The measure forbids building owners from raising rent to cover the cost of the tax.
They could do so at the time a lease is renewed or when a vacancy occurs in a rent controlled unit.
There are more renters than homeowners in Berkeley, where the average apartment rent is $3,200.
The measure conveniently glosses over the practice of most landlords requiring tenants to have utility services in their name.
The bottom line is big bad corporations won’t be the only one feeling the Berkeley excise tax burning a hole in their wallets. So will those struggling to pay the rent.
It gets worse.
Natural gas is less expensive to operate water heaters, to heat homes and buildings, and to cook food.
The State of California has already put in place laws banning the sale of water heaters and heating systems powered by natural gas starting in 2030. That means no replacing existing natural gas water heats and heating systems that fail after 2030.
The bottom line is the cost of energy needed to run a household is going to increase significantly.
It’s all because a handful of people have decided the best course is the 100 percent elimination of greenhouse gas emissions by 2045.
Not 70 percent. Not 80 percent. Not 90 percent.

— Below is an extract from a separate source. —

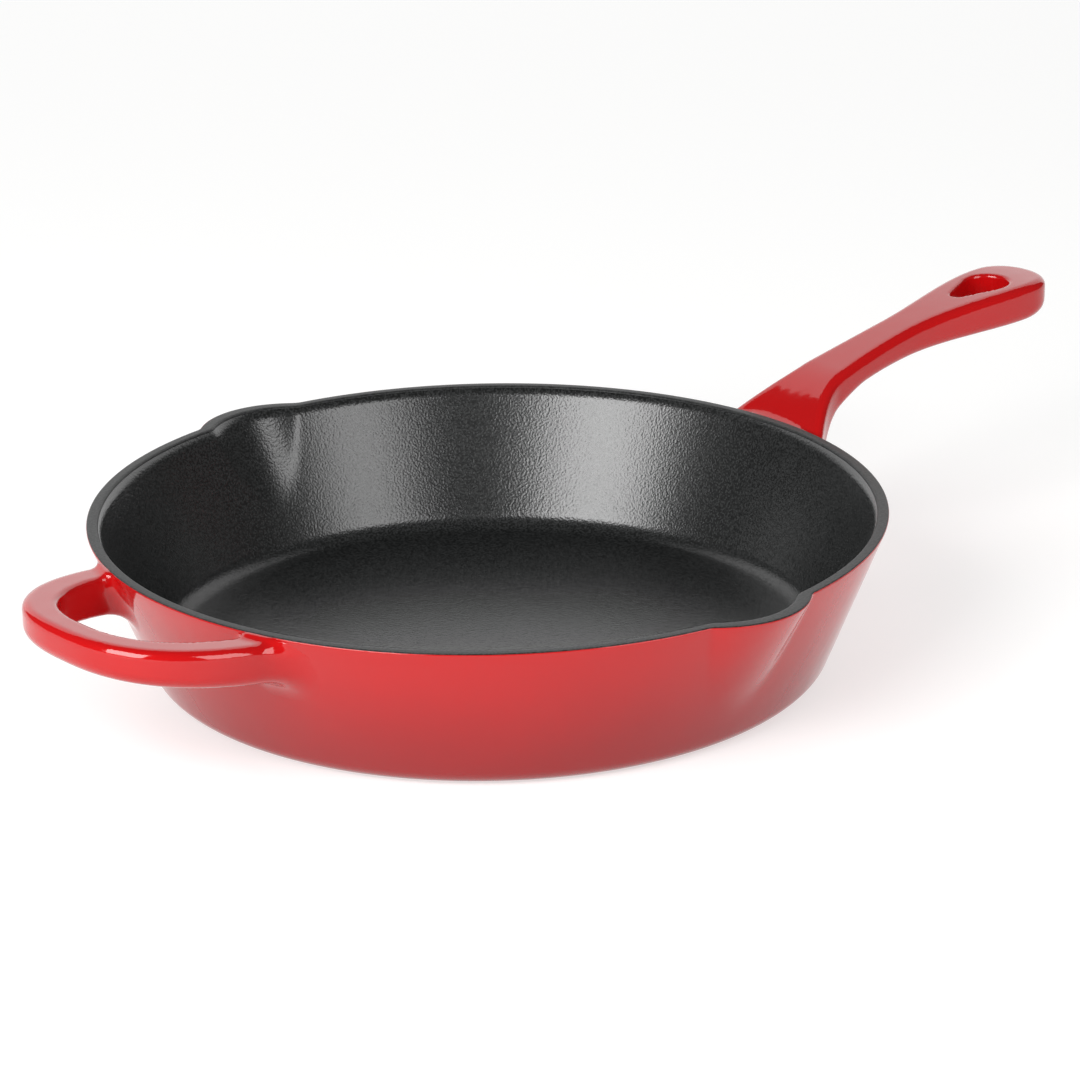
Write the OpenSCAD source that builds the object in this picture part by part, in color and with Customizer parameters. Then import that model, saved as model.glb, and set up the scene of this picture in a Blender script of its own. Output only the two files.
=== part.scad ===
// Enamelled cast iron skillet: one iron casting with a wall, two pouring lips, a long handle
// with a hanging hole and a looped helper handle, all under a thin coat of fired enamel.
// Origin: centre of the underside, on the surface it stands on. +X runs along the long
// handle, +Z is up, and the pouring lips point along +Y and -Y.

/* [Pan] */
// Outside diameter at the rim
rim_d = 260; // [220:1:300]
// Height from the underside to the top of the rim
pan_h = 51; // [42:0.5:60]
// Lean of the wall from vertical, degrees
wall_lean = 22; // [15:0.5:28]
// Thickness of the wall with its enamel
wall_t = 3.5; // [3.4:0.1:6]
// Thickness of the floor with its enamel
floor_t = 4.6; // [4:0.1:7]
// Outside radius where the wall meets the underside
foot_r = 7.7; // [4:0.1:10]
// Inside radius where the wall meets the floor
floor_r = 8; // [5:0.5:12]

/* [Enamel] */
// Thickness of the enamel coat
coat_t = 0.4; // [0.3:0.05:0.8]
// Depth of the black band on the outside of the rim
band_h = 0.5; // [0.5:0.1:1.5]

/* [Pouring lips] */
// How far each lip stands out past the rim circle
spout_out = 7.3; // [4:0.1:9]
// Radius of the lip's rounded channel, outside
spout_r = 33; // [26:0.5:40]
// Lean of the lip's channel from vertical, degrees
spout_lean = 31.6; // [29:0.1:34]
// Extra metal at the lip's nose
spout_extra = 1; // [0:0.1:1.5]

/* [Long handle] */
// Distance from the pan's centre to the handle's tip
handle_end = 258; // [255:0.5:272]
// Height of the handle's top face at its highest
handle_top = 79.2; // [70:0.1:90]
// Half the width of the handle at its neck
neck_w = 8.5; // [7.5:0.1:10]
// Half the width of the handle at its widest, round the hanging hole
paddle_w = 15.1; // [14:0.1:18]
// Extra half width where the handle spreads into the wall
root_w = 10; // [8:0.5:14]
// Thickness of the handle at its neck
neck_t = 9.9; // [8.5:0.1:12]
// Extra thickness of the handle at its outer end
paddle_t = 3.4; // [1.5:0.1:4]
// Extra thickness where the handle runs down into the wall
root_t = 11; // [9:0.5:15]

/* [Hanging hole] */
// Radius of the hole's round end
hole_r = 8.3; // [5:0.1:9]
// Radius of the hole's narrow end
hole_tip_r = 3.2; // [2:0.1:4]
// Distance from the pan's centre to the round end's centre
hole_x = 234.4; // [230:0.1:240]
// Distance between the centres of the hole's two ends
hole_len = 13.5; // [10:0.5:20]

/* [Helper handle] */
// How far the loop's outer edge is from the pan's centre
loop_end = 169.4; // [162:0.1:172]
// Half the width of the loop, outside
loop_w = 46.2; // [43:0.1:52]
// Width of the bar at the loop's outer end
loop_bar = 10.3; // [9:0.1:13]
// Width of the bar at the loop's sides
loop_leg = 11; // [9:0.5:12]
// Thickness of the loop where it meets the wall
loop_t = 13.1; // [11:0.1:15]
// How much thinner the loop gets for each unit outwards
loop_thin = 0.04; // [0:0.01:0.06]
// Height of the loop's top face where it meets the wall
loop_top = 49.8; // [46:0.1:49.8]
// Rise of the loop's top face for each unit outwards
loop_rise = 0.1; // [0:0.01:0.12]

/* [Hidden] */
$fn = 96;

rim_r = rim_d / 2;
lean_tan = tan(wall_lean);
lean_cos = cos(wall_lean);
lean_sin = sin(wall_lean);

// Radius at the rim's height of the wall's outer and inner faces
inner_rim_r = rim_r - wall_t / lean_cos;
// Centres of the two corner arcs, worked back down the wall from the rim
foot_x = rim_r - (pan_h - foot_r * (1 - lean_sin)) * lean_tan - foot_r * lean_cos;
floor_x = inner_rim_r - (pan_h - floor_t - floor_r * (1 - lean_sin)) * lean_tan
    - floor_r * lean_cos;

// A radius past the lips' noses, and the height above the floor where their channels start
reach_r = rim_r + spout_out + 3;
channel_start = 4;
// Angle between the points of the profile's corner arcs
arc_step = 8.5;

// Outer profile of the pan, drawn in by g
function outer_line(g) = concat([[0, g]],
    [for (a = [-90:arc_step:-wall_lean])
        [foot_x + (foot_r - g) * cos(a), foot_r + (foot_r - g) * sin(a)]],
    [[rim_r - g / lean_cos, pan_h], [0, pan_h]]);

// Profile of the pan's hollow, let out by g
function hollow_line(g) = concat([[0, floor_t - g]],
    [for (a = [-90:arc_step:-wall_lean])
        [floor_x + (floor_r + g) * cos(a), floor_t + floor_r + (floor_r + g) * sin(a)]],
    [[inner_rim_r + g / lean_cos, pan_h],
        [inner_rim_r + g / lean_cos + lean_tan, pan_h + 1], [0, pan_h + 1]]);

// A leaning round bar, long enough to pass the whole wall, whose nose is at radius nose_r
// at the rim's height
bar_len = 130;
module lip_bar(bar_r, nose_r) {
    for (side = [0, 180])
        rotate([0, 0, side])
            translate([0, nose_r - bar_r / cos(spout_lean), pan_h])
                rotate([-spout_lean, 0, 0])
                    cylinder(r = bar_r, h = bar_len, center = true);
}

// Everything inside the pan's outer face, drawn in by g, up to height top
module pan_outside(g, top) {
    rotate_extrude() outer_line_cut(g, top);
    intersection() {
        lip_bar(spout_r - g, rim_r + spout_out - g / cos(spout_lean));
        translate([0, 0, floor_t]) cylinder(r = reach_r, h = top - floor_t);
    }
}

module outer_line_cut(g, top) {
    intersection() {
        polygon(outer_line(g));
        square([rim_r + 1, top]);
    }
}

// The pan's hollow, let out by g
module pan_hollow(g) {
    nose_in = wall_t / cos(spout_lean) + spout_extra;
    rotate_extrude() polygon(hollow_line(g));
    intersection() {
        lip_bar(spout_r - wall_t + g, rim_r + spout_out - nose_in + g / cos(spout_lean));
        translate([0, 0, floor_t + channel_start]) cylinder(r = reach_r, h = pan_h);
    }
}

function smooth(t) = t <= 0 ? 0 : t >= 1 ? 1 : t * t * (3 - 2 * t);
function past(x, start, reach, power) = x >= start ? 0 : pow((start - x) / reach, power);

// Long handle's lines along X. The top face climbs away from the wall and levels off
// before the tip; the sides and the underside flare where the handle runs into the wall.
// Each *_x is where a change starts, and each *_len is the length that it takes.
nose_len = 15;
widest_x = handle_end - nose_len;
root_x = 124;
level_x = 250;
climb = 14.1;
climb_len = 95;
dip_x = 155;
dip = 10.1;
dip_len = 27;
flare_x = 151;
flare_len = 22;
gusset_x = 166;
gusset_len = 38;
taper_x = 188;
taper = 2.1;
taper_len = 38;
swell_x = 170;
swell_len = 70;
tip_thin = 3.5;
nose_power = 2.2;

function held(x) = max(x, root_x);
function beyond(x) = pow(max(0, (x - level_x) / (handle_end - level_x)), 2);
function handle_z(x) = handle_top - climb * past(held(x), level_x, climb_len, 1.7)
    - dip * past(held(x), dip_x, dip_len, 2);
function handle_side(x) = neck_w
    + (paddle_w - neck_w) * smooth((x - taper_x) / (widest_x - taper_x))
    + taper * past(held(x), taper_x, taper_len, 2)
    + root_w * past(held(x), flare_x, flare_len, 1.6);
function nose_side(t) = paddle_w * pow(max(0.001, 1 - pow(t, nose_power)), 1 / nose_power);
function handle_w(x) = x > widest_x ? nose_side((x - widest_x) / nose_len) : handle_side(x);
function handle_t(x) = neck_t + paddle_t * smooth((x - swell_x) / swell_len)
    + root_t * past(held(x), gusset_x, gusset_len, 1.4) - tip_thin * beyond(x);

// Points of a rounded bar section, half width w and height h, at x with its top at z
section_n = 16;
edge_power = 0.45;
function edge(v) = sign(v) * pow(abs(v), edge_power);
function bar_ring(x, w, h, z) = [for (i = [0:section_n - 1])
    let (a = 360 * (i + 0.5) / section_n)
    [x, w * edge(cos(a)), z - h / 2 + h / 2 * edge(sin(a))]];

// A closed loft through rings of equal count
module loft(rings) {
    n = len(rings[0]);
    last = len(rings) - 1;
    polyhedron(
        points = [for (ring = rings) each ring],
        faces = concat(
            [[for (i = [0:n - 1]) i]],
            [for (s = [0:last - 1], i = [0:n - 1])
                let (j = (i + 1) % n) [s * n + i, (s + 1) * n + i, (s + 1) * n + j, s * n + j]],
            [[for (i = [n - 1:-1:0]) last * n + i]]));
}

// Where the bar's loft starts, inside the wall, and the distance between its sections
bar_start = 112;
station_gap = 6;

// Long handle's bar, drawn in by g all round
module handle_bar(g) {
    straight = [for (x = [bar_start:station_gap:widest_x - station_gap / 2]) x];
    nose = [for (a = [0:18:72]) widest_x + nose_len * sin(a)];
    stations = concat(straight, nose, [handle_end - 0.05]);
    loft([for (x = stations)
        let (pull = x > widest_x ? g * (x - widest_x) / nose_len : 0)
        bar_ring(x - pull, max(0.3, handle_w(x) - g), handle_t(x) - 2 * g, handle_z(x) - g)]);
}

// Teardrop hanging hole, its edge moved out by g
module hanging_hole(g) {
    translate([0, 0, handle_top - 30])
        linear_extrude(40)
            hull() {
                translate([hole_x, 0]) circle(r = hole_r + g, $fn = 48);
                translate([hole_x - hole_len, 0]) circle(r = hole_tip_r + g, $fn = 32);
            }
}

module long_handle(g) {
    difference() {
        handle_bar(g);
        hanging_hole(g);
    }
}

// The plain cone of the wall, drawn in by g, which the handles run into
module wall_cone(g) {
    cylinder(r1 = rim_r - pan_h * lean_tan - g / lean_cos, r2 = rim_r - g / lean_cos, h = pan_h);
}

// Helper handle: centre of the loop's squarish curve, and where its height is given
loop_x = -115;
loop_wall_x = -128;
bulge_power = 0.8;
function bulge(v) = sign(v) * pow(abs(v), bulge_power);
function squircle(a) = [-bulge(cos(a)), bulge(sin(a))];
function loop_point(a, reach, half) = [loop_x + reach * squircle(a)[0], half * squircle(a)[1]];
function loop_z(x) = loop_top + loop_rise * (loop_wall_x - x);
function loop_h(x) = loop_t - loop_thin * max(0, loop_wall_x - x);

// One section of the loop: a rounded bar from the inner edge to the outer edge
function loop_ring(a, g) =
    let (out = loop_point(a, loop_end + loop_x, loop_w),
        inn = loop_point(a, loop_end + loop_x - loop_bar, loop_w - loop_leg),
        mid = (out + inn) / 2,
        half = (out - inn) / 2,
        pull = 1 - g / norm(half))
    [for (i = [0:section_n - 1])
        let (b = 360 * (i + 0.5) / section_n,
            p = mid + half * pull * edge(cos(b)),
            h = loop_h(p[0]) / 2)
        [p[0], p[1], loop_z(p[0]) - h + (h - g) * edge(sin(b))]];

// The loop's sections run past a half turn, so that both ends reach inside the wall
loop_turn = 96;
loop_step = 8;

module helper_handle(g) {
    loft([for (a = [-loop_turn:loop_step:loop_turn]) loop_ring(a, g)]);
}

module pan_casting() {
    color("dimgray")
        difference() {
            pan_outside(coat_t, pan_h - coat_t);
            pan_hollow(coat_t);
        }
}

module main_handle_casting() {
    color("dimgray")
        difference() {
            long_handle(coat_t);
            wall_cone(coat_t);
        }
}

module helper_handle_casting() {
    color("dimgray")
        difference() {
            helper_handle(coat_t);
            wall_cone(coat_t);
        }
}

module interior_enamel() {
    color("#2b2c2c")
        intersection() {
            difference() {
                pan_hollow(coat_t);
                pan_hollow(0);
            }
            cylinder(r = reach_r, h = pan_h - coat_t);
        }
}

// Black band that wraps over the top of the rim and a little way down its outside
module rim_enamel() {
    color("#3c3e3e") {
        difference() {
            pan_outside(0, pan_h);
            pan_outside(coat_t, pan_h - coat_t);
            pan_hollow(0);
            cylinder(r = rim_r - wall_t * 2, h = pan_h - coat_t);
            translate([0, 0, -1]) cylinder(r = reach_r, h = pan_h - band_h + 1);
            lip_cutter();
        }
    }
}

// Room under the band's flat for the enamel of the hollow, which stops at the same height
module lip_cutter() {
    intersection() {
        pan_hollow(coat_t);
        cylinder(r = reach_r, h = pan_h - coat_t);
    }
}

module exterior_enamel() {
    color("#c8252a")
        difference() {
            pan_outside(0, pan_h - band_h);
            pan_outside(coat_t, pan_h);
            cylinder(r = foot_x, h = foot_r);
            handle_bar(coat_t);
            helper_handle(coat_t);
        }
}

module base_enamel() {
    color("#a82226") cylinder(r = foot_x, h = coat_t);
}

module main_handle_enamel() {
    color("#c8252a")
        difference() {
            long_handle(0);
            long_handle(coat_t);
            wall_cone(0);
        }
}

module helper_handle_enamel() {
    color("#c8252a")
        difference() {
            helper_handle(0);
            helper_handle(coat_t);
            wall_cone(0);
        }
}

pan_casting();
main_handle_casting();
helper_handle_casting();
interior_enamel();
rim_enamel();
exterior_enamel();
base_enamel();
main_handle_enamel();
helper_handle_enamel();
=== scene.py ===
import math

import bmesh
import bpy
import numpy as np
from mathutils import Matrix, Vector


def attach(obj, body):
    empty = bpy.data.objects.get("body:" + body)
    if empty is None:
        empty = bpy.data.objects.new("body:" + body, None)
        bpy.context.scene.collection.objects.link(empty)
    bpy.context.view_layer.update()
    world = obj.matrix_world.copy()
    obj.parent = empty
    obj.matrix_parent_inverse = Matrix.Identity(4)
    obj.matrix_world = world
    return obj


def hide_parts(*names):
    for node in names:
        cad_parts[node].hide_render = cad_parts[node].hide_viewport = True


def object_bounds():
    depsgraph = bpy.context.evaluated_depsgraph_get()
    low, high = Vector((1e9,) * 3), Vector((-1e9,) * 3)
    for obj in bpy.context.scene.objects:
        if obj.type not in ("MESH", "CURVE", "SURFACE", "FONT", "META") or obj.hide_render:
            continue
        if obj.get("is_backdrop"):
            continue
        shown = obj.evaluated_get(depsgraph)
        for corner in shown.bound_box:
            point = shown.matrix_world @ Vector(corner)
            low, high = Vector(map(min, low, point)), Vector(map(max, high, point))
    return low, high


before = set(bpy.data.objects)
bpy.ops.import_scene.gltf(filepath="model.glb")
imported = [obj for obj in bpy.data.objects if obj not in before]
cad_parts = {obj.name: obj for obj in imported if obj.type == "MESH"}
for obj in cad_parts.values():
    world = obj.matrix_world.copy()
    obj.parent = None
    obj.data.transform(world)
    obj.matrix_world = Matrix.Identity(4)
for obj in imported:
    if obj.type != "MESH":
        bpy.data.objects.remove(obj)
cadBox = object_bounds()
mm = 0.001
print("frame loaded")

# The pan: every size in mm
pan = {
    "rimRadius": 130.0,
    "height": 51.0,
    "wallLean": math.radians(22),
    "wallThick": 3.5,
    "floorThick": 4.6,
    "footRadius": 7.7,
    "floorFillet": 8.0,
    "edgeRadius": 0.6,
    "innerEdge": 1.2,
    "redWrap": 35,  # how far round the outer edge the red reaches, in degrees
    "coat": 0.4,
    "spinSteps": 540,
    "crowding": 0.3,  # how strongly the steps gather at the pouring lips
    "footSteps": 12,
    "filletSteps": 14,
    "wallSteps": 14,
    "floorSteps": 12,
}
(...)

It must be 100 percent.
Keep in mind, as of 2023, the state estimated 90 percent of all residential water and space was heated by natural gas and not electricity.
Add to the equation California’s decision to throw the full weight of government subsidies, tax credits, and regulations behind electric vehicle instead of those powered by other clean technologies such as hydrogen and you begin to understand why PG&E is the darling of Wall Street hedge funds.
If you’ve ever wondered why no one in Sacramento has commissioned a study to determine the average household cost to go all-electric in terms of needed infrastructure right down to what is parked in the driveway, the reason is simple.
Everything from re-wiring homes to go from gas to electricity to replacement appliances costs money.
Hiding — or not bothering to identify — the true cost on a household basis is key to making sure there is minimum resistance.
It is why green initiatives rarely are transparent to the point the individual or household costs are made clear.
Omitting such details is not transparency.
Nor is the Berkeley campaign to “stick it to the rich” by slapping a 130 percent tax on “big business” or “the rich.”
The little guy will pay when he rents.
Rest assured, it won’t be legal for PG&E to collect an excise tax for the City of Berkeley on a 30,000 square-foot apartment complex if the natural gas is delivered to individual tenants that signed up for service directly with the utility.
To put the door Berkeley is trying to open in perspective, based on what an average US household consumes a month in natural gas, the tax — if it was applied to single family homes — would add $180 a month to typical natural gas bills.
Is it a cost justified by the end result?
Instead of simply shouting “global warming”, it would be nice if advocates quantified cost versus benefits in financial terms.
If greenhouse gas emissions is the No. 1 public enemy, then resources need to go toward tackling the biggest sources first instead of trying to do everything at once.
Not only would the best return for investments make more sense, but you reduce the risk of falling short across the board.
Reducing greenhouse gas emissions and air pollution in general makes sense.
What doesn’t is a Byzantine path, such as the Berkeley ballot measure, to reach a green goal.
It not only makes a torturous detour using the tax system, but it clearly adds to the cost given the $2.67 million Berkeley would receive annually to further bloat its bureaucracy.